Materials provided:
begin

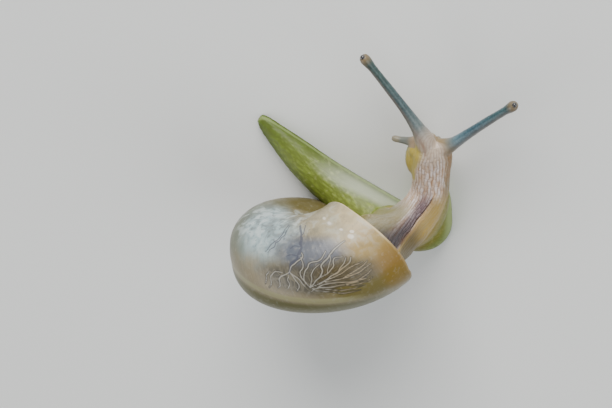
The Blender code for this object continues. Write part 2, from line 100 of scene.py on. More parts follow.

end
begin

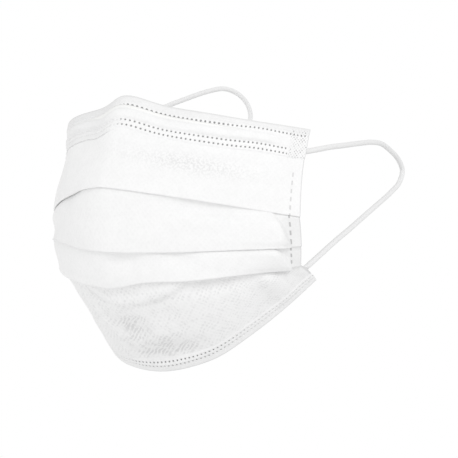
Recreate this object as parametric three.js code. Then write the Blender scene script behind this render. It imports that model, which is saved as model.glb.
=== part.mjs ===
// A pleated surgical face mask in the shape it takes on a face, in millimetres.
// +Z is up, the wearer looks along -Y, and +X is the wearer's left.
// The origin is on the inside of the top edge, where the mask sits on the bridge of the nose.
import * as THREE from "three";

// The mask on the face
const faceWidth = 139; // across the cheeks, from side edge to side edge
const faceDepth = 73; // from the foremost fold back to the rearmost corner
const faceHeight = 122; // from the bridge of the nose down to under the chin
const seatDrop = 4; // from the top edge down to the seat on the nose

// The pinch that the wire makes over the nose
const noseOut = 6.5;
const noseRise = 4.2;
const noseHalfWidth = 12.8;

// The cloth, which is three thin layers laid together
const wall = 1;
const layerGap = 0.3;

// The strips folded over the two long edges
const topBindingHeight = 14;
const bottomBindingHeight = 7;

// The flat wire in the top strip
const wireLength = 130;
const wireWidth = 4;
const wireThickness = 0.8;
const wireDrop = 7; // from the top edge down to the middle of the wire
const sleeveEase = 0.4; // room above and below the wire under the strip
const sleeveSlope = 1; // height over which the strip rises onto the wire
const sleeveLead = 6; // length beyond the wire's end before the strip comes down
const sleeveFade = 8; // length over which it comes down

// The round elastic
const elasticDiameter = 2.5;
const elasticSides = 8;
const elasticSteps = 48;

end
begin

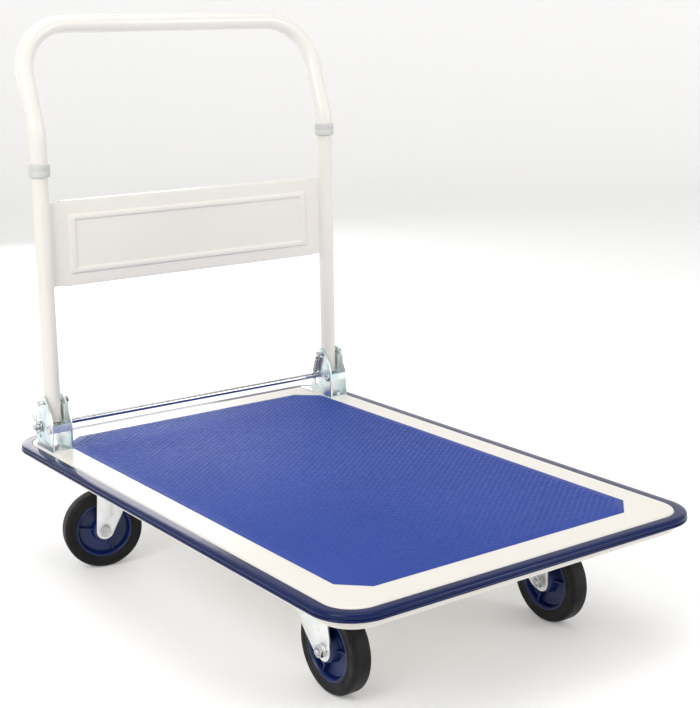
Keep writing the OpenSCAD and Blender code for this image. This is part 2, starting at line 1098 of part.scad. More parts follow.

end

Your task is to output exactly the lines from the one with "Recreate this object" through the one with "const elasticSteps = 48;", counting both ends.

Solution to the exercise:
Recreate this object as parametric three.js code. Then write the Blender scene script behind this render. It imports that model, which is saved as model.glb.
=== part.mjs ===
// A pleated surgical face mask in the shape it takes on a face, in millimetres.
// +Z is up, the wearer looks along -Y, and +X is the wearer's left.
// The origin is on the inside of the top edge, where the mask sits on the bridge of the nose.
import * as THREE from "three";

// The mask on the face
const faceWidth = 139; // across the cheeks, from side edge to side edge
const faceDepth = 73; // from the foremost fold back to the rearmost corner
const faceHeight = 122; // from the bridge of the nose down to under the chin
const seatDrop = 4; // from the top edge down to the seat on the nose

// The pinch that the wire makes over the nose
const noseOut = 6.5;
const noseRise = 4.2;
const noseHalfWidth = 12.8;

// The cloth, which is three thin layers laid together
const wall = 1;
const layerGap = 0.3;

// The strips folded over the two long edges
const topBindingHeight = 14;
const bottomBindingHeight = 7;

// The flat wire in the top strip
const wireLength = 130;
const wireWidth = 4;
const wireThickness = 0.8;
const wireDrop = 7; // from the top edge down to the middle of the wire
const sleeveEase = 0.4; // room above and below the wire under the strip
const sleeveSlope = 1; // height over which the strip rises onto the wire
const sleeveLead = 6; // length beyond the wire's end before the strip comes down
const sleeveFade = 8; // length over which it comes down

// The round elastic
const elasticDiameter = 2.5;
const elasticSides = 8;
const elasticSteps = 48;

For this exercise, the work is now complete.